Speaking of the challenges faced during the project, Nanayakkara says, "Every step of the power plant was a challenge."
Among the challenges was the transportation of heavy equipment. A feasibility study was conducted for the power plant by an international consulting firm. According to that report, the heavy equipment such as the gas turbines, generators, transformers and steam turbines were to be transported along the main Katunayake road and an access road was to be built in this regard. However, this proved difficult. "To build an access road you have to acquire land on a temporary basis. Access road construction is in itself a project," he says, adding, "The report also proposed that the equipment be transported along the Kelani river bridge. Yet, the bridge cannot take such a heavy load."

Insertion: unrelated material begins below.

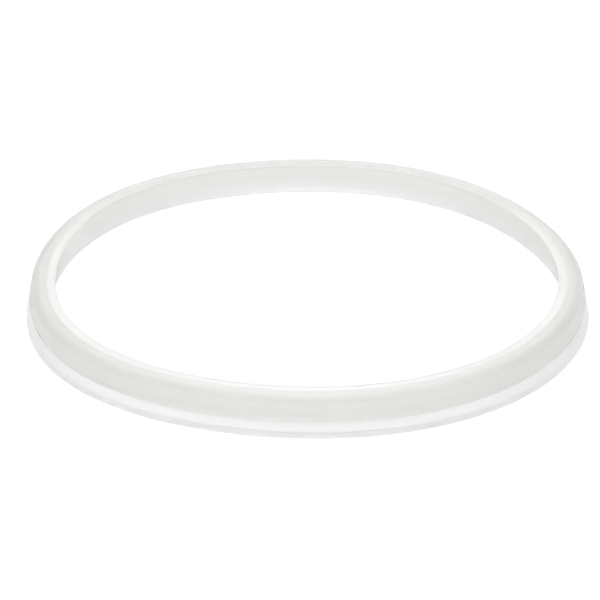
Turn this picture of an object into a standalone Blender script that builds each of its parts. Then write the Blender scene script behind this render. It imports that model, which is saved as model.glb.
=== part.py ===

However, changing the concept with the help of the expertise of the local engineers, a method that was suited for the country was adopted. A barge was used from Colombo Port along the Kelani River to Hamilton Canal to transport the equipment. "This was completely due to the experience we had gained during the construction of the power plant in Puttalam. In that instance we transported heavier equipment such as engines. A gas turbine weighs 210 tonnes while an engine is around 280 tonnes. The experience we had gained was crucial for our success at Kerawalapitiya," he concluded.
With the implementation of this project, the technology and the technical knowledge is transferred back into the country.
Walking around the power plant in the scorching sun, I was overwhelmed by its sheer magnitude. Here was a powerhouse, reflecting the strengths and capabilities of the local engineer, implemented at a crucial juncture and vital for power generation.
"A seawater-cooling tower has been installed on site. This is the first time such technology has been utilised in the country. Our cooling water requirement is 25,000 cubic metres per hour," Nanayakkara explains.